Many of Armstrong's former staff and team-mates testified against the Texan, and while McQuaid thanked them for speaking out, he said he was horrified to read the USADA report.

"I have to say and admit, as a (former) cyclist and coming from a cycling family, I was sickened by what I read in the USADA report," he told a news conference in Geneva.

In particular, he said he was baffled that someone like Armstrong's former team-mate David Zabriskie could be pressured into taking performance-enhancing drugs.

"The way he was coerced and forced into doping is just mind-boggling. I just found it hard to understand," said McQuaid.

McQuaid said the UCI would now convene its management committee to discuss how to deal with issues including the re-attribution of titles and prize money from races.

But he hit out at those who had benefited financially from cheating.

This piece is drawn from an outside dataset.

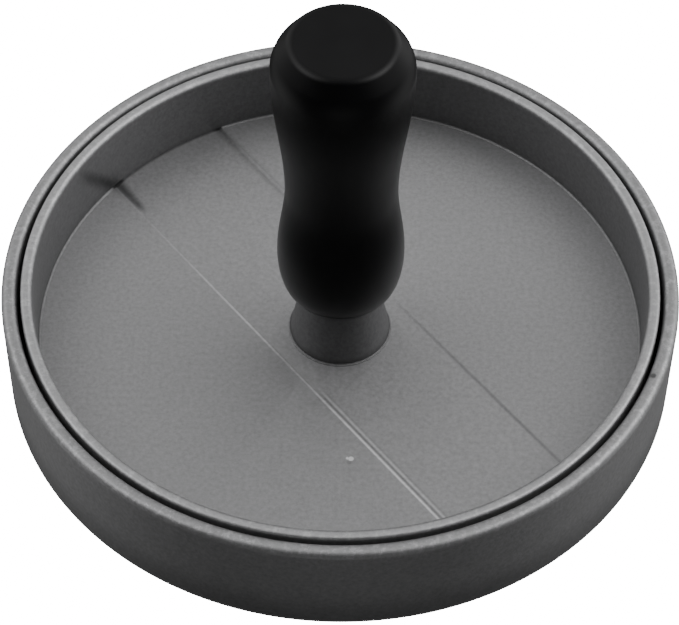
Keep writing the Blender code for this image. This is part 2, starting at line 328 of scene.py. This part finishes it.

"A lot of them (cyclists and teams) made a lot of money out of their cheating at the time," he added. "None of them has apologised to the UCI, to the sport, to the fans or to the stakeholders.

"None of them are offering that money back to the organisers. These guys have cheated and I feel sorry for the guys who raced clean. They must be sore now, and I empathise with these guys," he added. "They have every right to be sore."

Asked about the legacy of Armstrong, McQuaid said: "Lance Armstrong has no place in cycling. He deserves to be forgotten in cycling."